Haldane argued that this increase in complexity and reliance on banks’ internal risk models has unfortunately not resulted in a fair or credible system of capital regulation. He pointed to supervisory studies revealing wide disparities across banks in their estimated capital requirements for a hypothetical common portfolio. Further, Haldane pointed to a survey of investors by Barclays Capital in 2012 showing, not surprisingly, that investors do not put a great deal of trust in the Basel weightings.
So is the problem merely that the Basel accords have taken the wrong technical approach to risk measurement? The conclusion of an FMC panel on risk measurement is: not necessarily. The real problem is that estimating a bank’s losses in unlikely but not implausible circumstances is at least as much an art as it is a science.
Til Schuermann of Oliver Wyman gave several answers to the question “Why is risk management so hard?” including the fact that we (fortunately) don’t observe enough bad events to be able to make good estimates of how big the losses could become. As a result, he said, much of what we think we know from observations in good times is wrong when big problems hit: we estimate the wrong model parameters, use the wrong statistical distributions, and don’t take account of deteriorating relationships and negative feedback loops.

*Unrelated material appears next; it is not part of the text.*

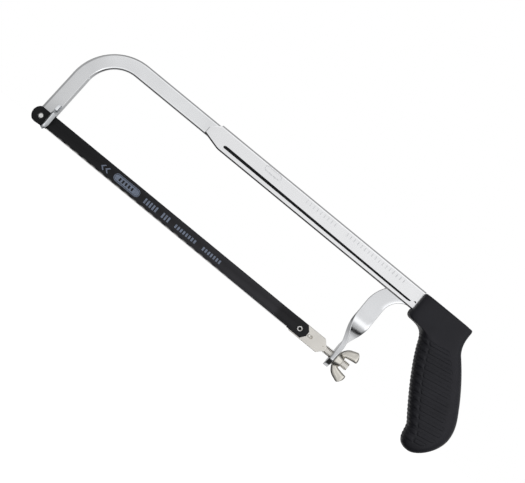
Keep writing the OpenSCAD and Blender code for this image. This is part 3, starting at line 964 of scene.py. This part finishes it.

David Rowe of David M. Rowe Risk Advisory gave an example of why crisis times are different. He argued that the large financial firms can absorb some of the volatility in asset prices and trading volumes in normal times, making the financial system appear more stable. However, during crises, the large movements in asset prices can swamp even these large players. Without their shock absorption, all of the volatility passes through to the rest of the financial system.
The problems with risk measurement and management, however, go beyond the technical and statistical problems. The continued existence of TBTF means that the people and institutions that are best placed to measure risk—banks and their investors—have far less incentive to get it right than they should. Indeed, with TBTF, risk-based capital requirements can be little more than costly constraints to be avoided to the maximum extent possible, such as by “optimizing” model estimates and portfolios to reduce measured risk under Basel II and III. However, if a credible resolution mechanism existed and failure was a realistic threat, then following the intent of bank regulations would become more consistent with the banks’ self-interest, less costly, and sometimes even nonbinding.

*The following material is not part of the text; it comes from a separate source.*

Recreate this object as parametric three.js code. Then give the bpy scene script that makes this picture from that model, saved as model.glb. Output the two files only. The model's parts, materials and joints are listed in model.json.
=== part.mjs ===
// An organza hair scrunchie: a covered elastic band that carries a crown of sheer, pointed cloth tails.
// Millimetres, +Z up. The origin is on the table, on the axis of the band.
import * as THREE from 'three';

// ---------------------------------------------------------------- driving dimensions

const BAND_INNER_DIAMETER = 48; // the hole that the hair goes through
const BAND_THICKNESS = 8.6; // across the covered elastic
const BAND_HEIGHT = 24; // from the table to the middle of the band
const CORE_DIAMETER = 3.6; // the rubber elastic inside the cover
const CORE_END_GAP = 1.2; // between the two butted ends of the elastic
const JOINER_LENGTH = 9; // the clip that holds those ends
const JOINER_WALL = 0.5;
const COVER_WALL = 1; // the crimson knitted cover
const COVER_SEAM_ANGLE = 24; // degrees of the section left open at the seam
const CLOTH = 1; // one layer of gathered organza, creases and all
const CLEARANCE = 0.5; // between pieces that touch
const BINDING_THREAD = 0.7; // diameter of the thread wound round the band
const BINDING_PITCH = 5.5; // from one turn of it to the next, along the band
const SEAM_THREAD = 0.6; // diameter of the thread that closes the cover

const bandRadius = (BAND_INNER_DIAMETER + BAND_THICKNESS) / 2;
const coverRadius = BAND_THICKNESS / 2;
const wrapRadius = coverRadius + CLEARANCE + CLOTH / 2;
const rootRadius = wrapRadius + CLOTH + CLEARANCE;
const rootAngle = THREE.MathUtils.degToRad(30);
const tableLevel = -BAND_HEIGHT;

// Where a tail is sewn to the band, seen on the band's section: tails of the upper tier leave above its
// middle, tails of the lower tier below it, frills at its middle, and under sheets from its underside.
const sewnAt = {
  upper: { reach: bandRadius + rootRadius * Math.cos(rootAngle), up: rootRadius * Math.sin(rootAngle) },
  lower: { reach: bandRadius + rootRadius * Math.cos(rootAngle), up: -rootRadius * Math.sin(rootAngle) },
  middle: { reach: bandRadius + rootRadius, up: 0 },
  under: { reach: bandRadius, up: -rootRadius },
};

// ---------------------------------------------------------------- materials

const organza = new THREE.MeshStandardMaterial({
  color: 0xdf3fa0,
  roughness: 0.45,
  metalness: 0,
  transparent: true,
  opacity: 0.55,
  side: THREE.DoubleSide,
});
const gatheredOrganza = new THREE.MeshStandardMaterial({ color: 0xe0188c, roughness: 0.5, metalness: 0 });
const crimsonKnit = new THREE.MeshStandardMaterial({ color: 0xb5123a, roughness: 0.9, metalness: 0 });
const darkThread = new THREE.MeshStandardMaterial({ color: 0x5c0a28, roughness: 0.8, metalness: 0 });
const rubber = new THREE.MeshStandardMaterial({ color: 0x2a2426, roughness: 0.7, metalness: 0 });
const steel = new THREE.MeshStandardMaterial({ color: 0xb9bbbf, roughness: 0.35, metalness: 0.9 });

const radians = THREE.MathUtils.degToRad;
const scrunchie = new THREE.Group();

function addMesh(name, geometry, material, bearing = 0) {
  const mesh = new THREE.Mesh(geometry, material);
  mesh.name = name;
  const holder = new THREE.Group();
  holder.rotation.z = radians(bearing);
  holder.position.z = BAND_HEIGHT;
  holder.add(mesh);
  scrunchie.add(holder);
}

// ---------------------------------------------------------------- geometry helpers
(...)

Progress on creating such a mechanism under Dodd-Frank has been steady, if slow. Arthur Murton of the Federal Deposit Insurance Corporation (FDIC) presented, as a part of a TBTF panel, a comprehensive update on the FDIC’s planning process for making the agency’s new Orderly Liquidation Authority functional. The FDIC’s plans for resolving systemically important nonbank financial firms (including the parent holding company of large banks) is to write off the parent company’s equity holders and then use its senior and subordinated debt to absorb any remaining losses and recapitalize the parent. The solvent operating subsidiaries of the failed firm would continue in normal operation.

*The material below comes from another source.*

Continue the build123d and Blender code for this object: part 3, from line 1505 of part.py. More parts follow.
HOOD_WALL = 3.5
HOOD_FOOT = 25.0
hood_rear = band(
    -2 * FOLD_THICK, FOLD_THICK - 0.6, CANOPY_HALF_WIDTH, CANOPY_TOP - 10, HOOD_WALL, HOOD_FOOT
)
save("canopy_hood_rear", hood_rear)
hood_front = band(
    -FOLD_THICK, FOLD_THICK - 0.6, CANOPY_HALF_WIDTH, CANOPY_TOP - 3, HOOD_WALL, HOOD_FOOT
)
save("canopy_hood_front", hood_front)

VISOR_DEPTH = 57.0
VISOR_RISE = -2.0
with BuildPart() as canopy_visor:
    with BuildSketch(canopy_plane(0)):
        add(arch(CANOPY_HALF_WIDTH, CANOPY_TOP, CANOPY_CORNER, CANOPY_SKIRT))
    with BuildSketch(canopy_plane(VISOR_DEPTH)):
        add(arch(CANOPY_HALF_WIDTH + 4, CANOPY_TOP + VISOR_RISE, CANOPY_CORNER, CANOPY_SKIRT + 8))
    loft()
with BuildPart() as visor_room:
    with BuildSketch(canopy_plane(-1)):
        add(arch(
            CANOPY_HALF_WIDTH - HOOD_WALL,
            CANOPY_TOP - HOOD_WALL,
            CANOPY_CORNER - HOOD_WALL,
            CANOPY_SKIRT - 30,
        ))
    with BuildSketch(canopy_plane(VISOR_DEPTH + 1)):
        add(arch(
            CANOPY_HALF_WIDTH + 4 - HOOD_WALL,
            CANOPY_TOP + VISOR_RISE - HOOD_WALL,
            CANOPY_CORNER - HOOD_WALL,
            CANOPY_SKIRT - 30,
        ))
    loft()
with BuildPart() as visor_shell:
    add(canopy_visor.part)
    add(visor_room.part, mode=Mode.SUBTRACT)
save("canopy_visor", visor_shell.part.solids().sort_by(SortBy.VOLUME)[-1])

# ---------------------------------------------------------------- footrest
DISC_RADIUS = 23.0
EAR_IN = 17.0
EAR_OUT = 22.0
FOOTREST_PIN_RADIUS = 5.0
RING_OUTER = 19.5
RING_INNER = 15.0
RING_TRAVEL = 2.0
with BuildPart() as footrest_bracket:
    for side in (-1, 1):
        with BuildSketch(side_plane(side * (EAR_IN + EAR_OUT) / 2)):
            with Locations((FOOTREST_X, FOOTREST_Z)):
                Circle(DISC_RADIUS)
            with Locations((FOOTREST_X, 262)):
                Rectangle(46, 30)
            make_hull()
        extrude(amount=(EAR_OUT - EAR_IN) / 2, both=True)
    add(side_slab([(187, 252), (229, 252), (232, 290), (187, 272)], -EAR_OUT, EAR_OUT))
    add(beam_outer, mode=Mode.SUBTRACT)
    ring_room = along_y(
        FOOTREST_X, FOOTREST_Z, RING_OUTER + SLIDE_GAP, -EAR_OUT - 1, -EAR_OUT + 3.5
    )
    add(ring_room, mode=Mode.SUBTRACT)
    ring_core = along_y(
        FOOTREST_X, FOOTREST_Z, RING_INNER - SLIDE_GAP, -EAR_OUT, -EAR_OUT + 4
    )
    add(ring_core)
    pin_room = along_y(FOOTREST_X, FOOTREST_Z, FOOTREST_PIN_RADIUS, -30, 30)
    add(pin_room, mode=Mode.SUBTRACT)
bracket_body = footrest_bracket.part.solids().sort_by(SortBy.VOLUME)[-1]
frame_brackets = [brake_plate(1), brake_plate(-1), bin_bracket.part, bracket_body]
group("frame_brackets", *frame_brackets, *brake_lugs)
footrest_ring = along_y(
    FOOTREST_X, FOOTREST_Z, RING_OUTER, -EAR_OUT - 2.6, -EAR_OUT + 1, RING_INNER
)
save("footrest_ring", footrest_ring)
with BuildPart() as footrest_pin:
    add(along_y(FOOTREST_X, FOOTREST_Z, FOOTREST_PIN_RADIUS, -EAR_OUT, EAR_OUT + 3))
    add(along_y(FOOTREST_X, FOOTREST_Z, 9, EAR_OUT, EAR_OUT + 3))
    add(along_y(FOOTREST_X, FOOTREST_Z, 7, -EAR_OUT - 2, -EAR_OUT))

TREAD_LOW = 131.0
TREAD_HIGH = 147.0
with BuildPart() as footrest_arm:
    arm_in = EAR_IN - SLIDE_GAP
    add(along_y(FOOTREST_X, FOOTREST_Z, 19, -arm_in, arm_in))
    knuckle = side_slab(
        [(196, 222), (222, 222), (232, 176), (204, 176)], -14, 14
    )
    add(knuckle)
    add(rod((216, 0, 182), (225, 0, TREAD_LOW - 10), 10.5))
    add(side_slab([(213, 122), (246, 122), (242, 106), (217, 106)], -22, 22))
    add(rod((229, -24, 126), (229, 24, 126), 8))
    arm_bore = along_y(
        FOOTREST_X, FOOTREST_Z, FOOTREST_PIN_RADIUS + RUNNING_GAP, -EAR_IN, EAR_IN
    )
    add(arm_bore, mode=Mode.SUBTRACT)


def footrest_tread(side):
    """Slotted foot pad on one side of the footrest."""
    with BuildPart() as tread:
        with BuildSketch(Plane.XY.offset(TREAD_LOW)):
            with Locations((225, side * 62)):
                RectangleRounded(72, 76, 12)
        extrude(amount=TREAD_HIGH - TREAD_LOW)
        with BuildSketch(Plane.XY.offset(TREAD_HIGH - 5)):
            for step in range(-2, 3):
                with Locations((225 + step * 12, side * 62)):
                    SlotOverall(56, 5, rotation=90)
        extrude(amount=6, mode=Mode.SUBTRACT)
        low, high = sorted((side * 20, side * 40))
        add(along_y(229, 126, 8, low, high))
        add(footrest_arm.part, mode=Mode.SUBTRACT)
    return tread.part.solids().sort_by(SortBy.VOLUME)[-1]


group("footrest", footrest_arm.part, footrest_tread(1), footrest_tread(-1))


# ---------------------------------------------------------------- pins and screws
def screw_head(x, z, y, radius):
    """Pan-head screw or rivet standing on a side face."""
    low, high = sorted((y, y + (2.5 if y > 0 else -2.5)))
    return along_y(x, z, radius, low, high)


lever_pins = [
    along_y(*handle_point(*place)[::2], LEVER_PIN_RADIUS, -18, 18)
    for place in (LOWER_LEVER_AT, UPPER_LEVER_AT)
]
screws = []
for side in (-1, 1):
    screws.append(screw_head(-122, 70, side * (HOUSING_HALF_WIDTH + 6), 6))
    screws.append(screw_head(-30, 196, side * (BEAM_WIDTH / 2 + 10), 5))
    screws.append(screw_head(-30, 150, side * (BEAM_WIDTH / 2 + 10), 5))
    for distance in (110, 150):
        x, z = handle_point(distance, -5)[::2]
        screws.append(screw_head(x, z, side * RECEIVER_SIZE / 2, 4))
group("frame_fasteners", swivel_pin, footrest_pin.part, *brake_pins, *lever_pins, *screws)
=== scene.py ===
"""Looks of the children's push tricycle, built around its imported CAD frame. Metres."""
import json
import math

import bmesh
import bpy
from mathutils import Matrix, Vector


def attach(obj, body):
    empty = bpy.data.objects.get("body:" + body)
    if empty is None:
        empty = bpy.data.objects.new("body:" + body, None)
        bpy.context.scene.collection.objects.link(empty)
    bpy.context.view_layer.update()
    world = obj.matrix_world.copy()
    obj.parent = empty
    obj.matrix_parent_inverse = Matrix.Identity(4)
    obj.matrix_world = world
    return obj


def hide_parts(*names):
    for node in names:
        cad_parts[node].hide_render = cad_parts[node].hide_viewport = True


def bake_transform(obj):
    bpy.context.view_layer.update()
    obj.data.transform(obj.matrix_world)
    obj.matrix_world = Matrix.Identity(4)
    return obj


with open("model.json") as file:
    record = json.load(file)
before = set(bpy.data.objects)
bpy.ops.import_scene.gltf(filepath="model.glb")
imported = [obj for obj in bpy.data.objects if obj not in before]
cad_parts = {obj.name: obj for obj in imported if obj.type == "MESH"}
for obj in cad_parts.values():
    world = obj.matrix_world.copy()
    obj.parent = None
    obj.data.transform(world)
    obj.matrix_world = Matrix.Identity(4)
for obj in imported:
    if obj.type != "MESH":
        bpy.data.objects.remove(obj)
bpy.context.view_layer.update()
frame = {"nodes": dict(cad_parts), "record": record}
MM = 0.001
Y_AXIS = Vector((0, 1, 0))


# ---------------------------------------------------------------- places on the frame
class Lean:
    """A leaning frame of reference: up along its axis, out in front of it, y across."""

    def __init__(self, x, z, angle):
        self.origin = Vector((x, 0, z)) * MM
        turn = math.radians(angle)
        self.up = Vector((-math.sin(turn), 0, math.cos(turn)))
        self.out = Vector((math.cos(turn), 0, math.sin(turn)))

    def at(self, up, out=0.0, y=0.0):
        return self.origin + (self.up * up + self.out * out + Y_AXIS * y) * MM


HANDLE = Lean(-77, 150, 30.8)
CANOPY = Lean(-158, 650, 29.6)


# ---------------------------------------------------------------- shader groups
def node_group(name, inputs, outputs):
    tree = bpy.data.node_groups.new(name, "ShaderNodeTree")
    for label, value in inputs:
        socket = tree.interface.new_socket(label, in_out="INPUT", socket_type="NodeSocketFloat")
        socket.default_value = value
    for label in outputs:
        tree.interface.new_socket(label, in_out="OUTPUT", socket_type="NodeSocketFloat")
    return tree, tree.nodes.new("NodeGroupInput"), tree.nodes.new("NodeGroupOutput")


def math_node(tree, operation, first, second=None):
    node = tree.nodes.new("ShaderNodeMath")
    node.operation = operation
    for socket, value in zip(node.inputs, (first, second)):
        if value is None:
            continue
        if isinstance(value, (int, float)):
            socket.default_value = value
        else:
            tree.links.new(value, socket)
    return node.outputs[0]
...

Importantly, though, the FDIC may exercise its new power only if both the Treasury and Federal Reserve agree that putting a firm that is in default or in danger of default into judicial bankruptcy would have seriously adverse effects on U.S. financial stability. And this raises a key question: why isn’t bankruptcy a reasonable option for these firms?
Keynote speaker John Taylor and TBTF session panelist Kenneth Scott—both Stanford professors—argued that in fact bankruptcy is a reasonable option, or could be, with some changes. They maintain that creditors could better predict the outcome of judicial bankruptcy than FDIC-administered resolution. And predictability of outcomes is key for any mechanism that seeks to resolve financial firms with as little damage as possible to the broader financial system.
Unfortunately, some of the discussion during the TBTF panel also made it apparent that Chairman Bernanke is right: TBTF has not been solved. The TBTF panel discussed several major unresolved obstacles, including the complications of resolving globally active financial firms with substantial operations outside the United States (and hence outside both the FDIC and the U.S. bankruptcy court’s control) and the problem of dealing with many failing systemically important financial institutions at the same time, as is likely to occur in a crisis period. (A further commentary on these two obstacles is available in the new edition of the Atlanta Fed’s Notes from the Vault.)
Thus, the Atlanta Fed’s recent FMC highlighted both the importance of ending TBTF and the difficulty of doing so. The Federal Reserve continues to work with the FDIC to address the remaining problems. But until TBTF is a “solved” problem, what to do about these financial firms should and will remain a front-burner issue in policy circles.